Last Wednesday, after pretending to be studious by attending all my classes, I came back to my apartment for some much needed R & R. I took a quick shower, and headed to my room to fire up my Napster account.
Unfortunately, as the familiar window popped up, I was greeted with an irritating beep and an error message that said something to the effect of, “Access denied by Jeff Buckley.” After a few seconds and some confusion (after all, this singer/songwriter died a few years ago), I was reffered to another website operated by Napster.
However, unlike the usual screen filled with file names promising the unedited/live/bootlegged/or rare versions of virtually every song ever recorded, I was greeted with a little page entitled “The Counter Notification Form.”
This little dandy required me to disclose my email address, my user information and sign my electronic signature to a statement that says something along the lines of: “I, Nate Brown, accept full responsibilty for any impending lawsuit…blah, blah, blah.”
Apparently, record companies have not only taken Napster itself to court, but have actually used this online community to their own ends. Though record companies do not have access to the email addresses that correspond to users’ screenames, any chum can fire up a PC and download Napster. So, what’s to stop record companies from doing so?
All they need to do is use the system’s search engine, snag some screenames, report them to Napser and voila, the user gets blocked from Napster and threatened with a lawsuit.
What this means for those of us with material copyrighted by Dr. Dre and Metallica (and apparently the estate of Jeff Buckley), is that we may soon find ourselves accused of copyright infingment by the companies themselves.
Apparently, the only people truly angry over Napster’s existence are these record companies. As far as many students are concerned, Napster is a staple of college life. And only a comparatively small handful of actual musicians have publicly denounced the service.

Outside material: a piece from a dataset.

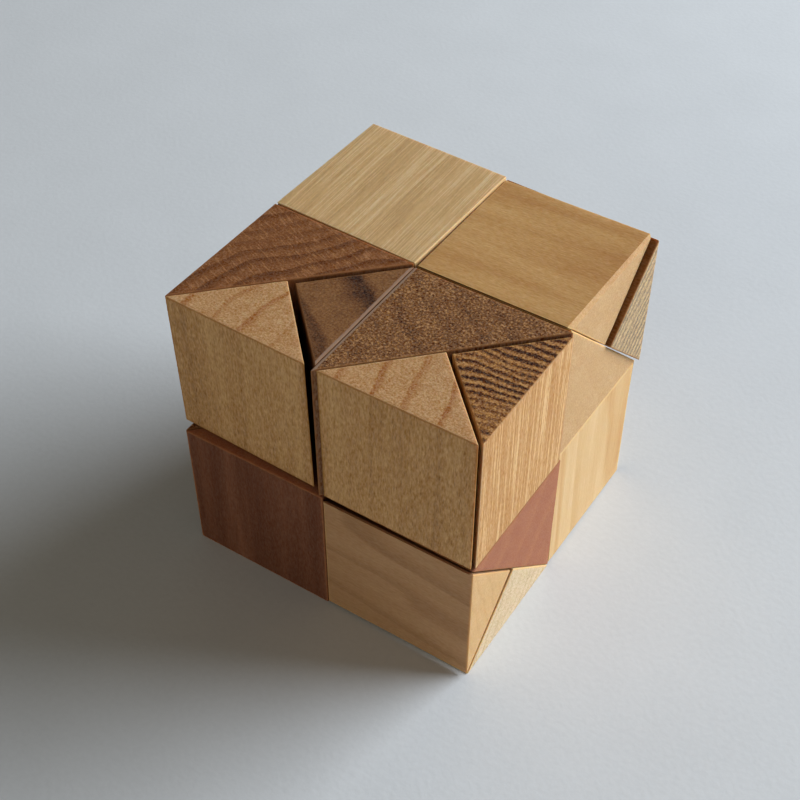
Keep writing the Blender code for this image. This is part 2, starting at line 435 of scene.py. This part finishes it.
class Shader:
    """A material's nodes."""

    def __init__(self, name):
        self.material = bpy.data.materials.new(name)
        self.material.use_nodes = True
        self.tree = self.material.node_tree
        self.surface = self.tree.nodes["Principled BSDF"]

    def node(self, kind, settings=None, values=None, out=0):
        """Adds a node, sets it up, gives its sockets their values or links, and gives an output."""
        made = self.tree.nodes.new(kind)
        for name, setting in (settings or {}).items():
            if name == "stops":
                self.set_stops(made.color_ramp, setting)
            else:
                setattr(made, name, setting)
        for name, value in (values or {}).items():
            self.give(self.socket_of(made.inputs, name), value)
        return Value(self, self.socket_of(made.outputs, out))

    @staticmethod
    def socket_of(sockets, name):
        if isinstance(name, int):
            return sockets[name]
        return next(s for s in sockets if name in (s.identifier, s.name) and s.enabled)

    @staticmethod
    def set_stops(ramp, stops):
        while len(ramp.elements) < len(stops):
            ramp.elements.new(1.0)
        for element, (place, colour) in zip(ramp.elements, stops):
            element.position = place
            element.color = (*colour, 1)

    def give(self, socket, value):
        if isinstance(value, Value):
            self.tree.links.new(value.socket, socket)
        else:
            socket.default_value = value

    def split(self, vector):
        return [
            self.node("ShaderNodeSeparateXYZ", {}, {0: vector}, out=i) for i in range(3)
        ]

    def joined(self, x, y, z):
        return self.node("ShaderNodeCombineXYZ", {}, {0: x, 1: y, 2: z})

    def noise(self, vector, detail=2.0, roughness=0.5):
        values = {"Vector": vector, "Scale": 1.0, "Detail": detail, "Roughness": roughness}
        return self.node("ShaderNodeTexNoise", {}, values, out=0)

    def spots(self, vector, least, most):
        """1 in the middle of scattered spots, 0 outside them."""
        values = {"Vector": vector, "Scale": 1.0}
        away = self.node("ShaderNodeTexVoronoi", {"feature": "F1"}, values, out="Distance")
        return self.between(away, most, least)

    def between(self, value, low, high):
        """0 at low and below, 1 at high and above, smooth in between."""
        values = {"Value": value, "From Min": low, "From Max": high}
        return self.node("ShaderNodeMapRange", {"interpolation_type": "SMOOTHSTEP"}, values)

    def ramp(self, value, stops):
        return self.node("ShaderNodeValToRGB", {"stops": stops}, {"Fac": value}, out="Color")

    def mix(self, share, first, second):
        """The first colour where share is 0, the second where it is 1."""
        values = {
            "Factor_Float": share,
            "A_Color": self.with_alpha(first),
            "B_Color": self.with_alpha(second),
        }
        return self.node("ShaderNodeMix", {"data_type": "RGBA"}, values, out="Result_Color")

    @staticmethod
    def with_alpha(colour):
        return colour if isinstance(colour, Value) else (*colour, 1)

# ---- woods ----

TURNS = {
    "x": Matrix(((0, 0, 1), (1, 0, 0), (0, 1, 0))),
    "y": Matrix(((0, 1, 0), (0, 0, 1), (1, 0, 0))),
    "z": Matrix.Identity(3),
}


def board_place(shader, node, grain):
    """Distances across and along the grain, in mm, from where the middle of the tree lay."""
    low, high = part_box(node)
    turn = TURNS[grain.axis]
    lean = Matrix.Rotation(math.radians(grain.lean[0]), 3, "X")
    lean = lean @ Matrix.Rotation(math.radians(grain.lean[1]), 3, "Y")
    pith = (low + high) / 2 + turn @ Vector((*grain.pith, 0)) * MM
    place = shader.node("ShaderNodeTexCoord", out="Object")
    values = {
        "Vector": place,
        "Location": pith,
        "Rotation": (turn @ lean).to_euler(),
        "Scale": (MM, MM, MM),
    }
    return shader.node("ShaderNodeMapping", {"vector_type": "TEXTURE"}, values)


def facing(shader, axis):
    """How squarely a face looks along this axis, 1 or -1 where it does and 0 beside it."""
    normal = shader.node("ShaderNodeTexCoord", out="Normal")
    return shader.split(normal)["xyz".index(axis)]


class Board:
    """A block's place in the board that it was sawn from, and which of its faces are end grain."""

    def __init__(self, shader, node, grain):
        self.shader = shader
        self.x, self.y, self.z = shader.split(board_place(shader, node, grain))
        self.end = shader.between(abs(facing(shader, grain.axis)), *END_FACE)

    def place(self, across, along):
        """The place, with its distances across and along the grain stretched by these rates."""
        return self.shader.joined(self.x * across, self.y * across, self.z * along)

    def noise(self, pattern):
        place = self.place(pattern.across, pattern.along)
        return self.shader.noise(place, pattern.detail, pattern.roughness)

    def swing(self, pattern):
        """The pattern's noise, moved so that its middle is 0."""
        return self.noise(pattern) - 0.5


def ramp_stops(colours):
    """The dark, middle and light colours at the start, middle and end of a ramp."""
    return list(zip((0.0, 0.5, 1.0), colours))


def late_wood(s, wood, board):
    """1 where a year is darkest and 0 in its pale part, weaker in some years than in others."""
    radius = (board.x * board.x + board.y * board.y) ** 0.5 + board.swing(SWAY) * SWAY.gain
    radius = radius + board.swing(WAVER) * (WAVER.gain * wood.crinkle)
    year = s.node("ShaderNodeMath", {"operation": "FRACT"}, {0: radius / wood.ring})
    late = s.between(year, wood.line, wood.peak) * s.between(year, 1.0, wood.peak + RING_BREAK)
    years = s.noise(s.joined(radius * YEARS_RATE, 0, 0), detail=0)
    return late * (WEAKEST_YEAR + s.between(years, *YEAR_SHOWS) * (1 - WEAKEST_YEAR))


def side_figure(s, wood, board, late):
    """How light the wood is on the faces along its grain, and the fibre that makes it rough."""
    fibre = board.swing(FIBRE)
    lines = s.between(board.noise(THREAD), *THREAD_SHOWS)
    dash = s.spots(board.place(*DASH_RATES), *DASH_RADII)
    tone = fibre * (FIBRE.gain * wood.fibre) + board.swing(STREAK) * (STREAK.gain * wood.streak)
    tone = tone + board.swing(MOTTLE) * (MOTTLE.gain * wood.mottle)
    tone = tone + lines * wood.lines - dash * wood.dash - late * wood.late_side
    given_back = wood.late_side * USUAL_LATE_SIDE - wood.lines * USUAL_LINES
    given_back += wood.dash * USUAL_DASH
    return tone + (0.5 + given_back), fibre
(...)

In fact, there are many artists, including Thom Yorke, Dave Matthews, Madonna and more, who have all spoken positively of the company.
But just as Napster itself started as a small trend and grew exponentially, I fear that more artists might soon get wise and hop on the Lets-Threaten-To-Sue-Our-Fans bandwagon.
So before taking Napster’s advice to “Join the largest, most diverse online community of music lovers in history … avaliable for Windows and Mac,” you may want to consider the possibilty of a lenghty lawsuit brought to you by none other than the artists we admire.
For my part, I hope the estate of Jeff Buckley does sue me. With a little luck, I could make the evening news, land some endorsements, get some grassroots followers who would faithfully picket outside of my trial chanting “Free Nate,” and twenty years down the road, maybe even make an episode of VH1’s Where Are They Now?